OMG, now I"m hungry again! vitauta, you're worse for my waistline then msmofets photos!


----------



## buckytom

i've had it here in north jersey, down the shore near philly, and in lancaster. no one else i know will eat it.

i found it ranges wildy from too fatty and salty, to a hearty, liver-like deliciousness. it's hit and miss. 

sounds like you got yourself a good supplier, vit. although, it ain't scrapple if it's not made from scraps.


----------



## Robo410

scrapple is breakfast pate

boil up various scraps from the head and skin to get the collagen and fat and a few scraps of meat and the broth (same as you do for fish stock or turkey broth, right?)  strain. cook whole wheat meal and corn meal in the broth with black pepper and herbs and spices (sage etc) with the liver and meat scraps ...thus the "pate".  It is a country pate after all.  Let cool in loaf pans, cut and fry.  OMG   crispy porky goodness  at about $1.67 a pound.    

someone is being ripped off at $25 a pound.    Rappa Scrapple of Bridgeville DE will ship on dry ice in the cooler months.  Give em a call or check out their web site.


----------



## vitauta

i know, i know, robo.  i'm overpaying for a what amounts to a scrapple craving.  but my eyes are wide open, and it's all on me.  (the shipping cost is $17 for this west coast "breakfast pate")  in any event, i'm in holiday mode and it's my only extravagance (so far)....


----------



## jusnikki

Robo410 said:


> scrapple is breakfast pate
> 
> boil up various scraps from the head and skin to get the collagen and fat and a few scraps of meat and the broth (same as you do for fish stock or turkey broth, right?) strain. cook whole wheat meal and corn meal in the broth with black pepper and herbs and spices (sage etc) with the liver and meat scraps ...thus the "pate". It is a country pate after all. Let cool in loaf pans, cut and fry. OMG crispy porky goodness at about $1.67 a pound.
> 
> someone is being ripped off at $25 a pound. Rappa Scrapple of Bridgeville DE will ship on dry ice in the cooler months. Give em a call or check out their web site.


----------



## vitauta

my west coast scrapple is HERE!!  ohmyohmyOhhhMG!!!  i immediately lopped a generous slice off the scrapple loaf, and browned it in a non-stick pan along with two easy-over eggs.  crispy on the outside, oh-so soft and moist on the inside, my scrapple had me in pork pate heaven with the very first bite!  savory with a spicy-sagey bite, this lean (for scrapple) slab was the perfect pairing for the soft and gooey eggs.  an english muffin (with crannies) went with.  eggs benedict--look out! 

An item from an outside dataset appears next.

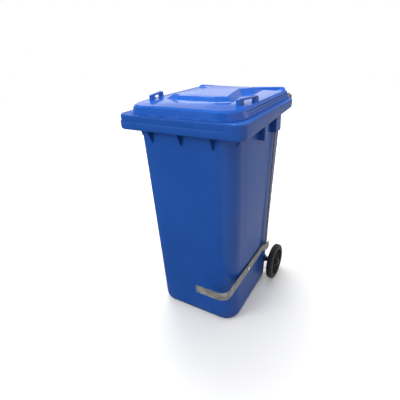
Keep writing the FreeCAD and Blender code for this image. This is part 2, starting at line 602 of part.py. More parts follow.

the unthinkable happened with this wild west coast scrapple order.  it WAY outshined my loftiest expectations!  i did not expect that a lean, healthy, entrails-free scrapple could compete with the flavor of the original pennsylvania version. what it did, this scrapple surpassed all but two of my top-ranked favorites, and stood up to both of those homemade scrapple recipes quite admirably.  

i did not foresee the possibility of falling in scrapple-love when i place my order with west coast.  what the heck am i supposed to do, send away for $25 scrapple every three or four weeks?  i have given rapa scrapple at least six tries in three different states.  it's a no way every time!  if anyone knows where i can find great tasting scrapple for under ten bucks, please hook me up....


----------



## no mayonnaise

If it's only every 3-4 weeks, $25 a month for a delicacy isn't too bad--many people spend a whole lot more on things they need a whole lot less.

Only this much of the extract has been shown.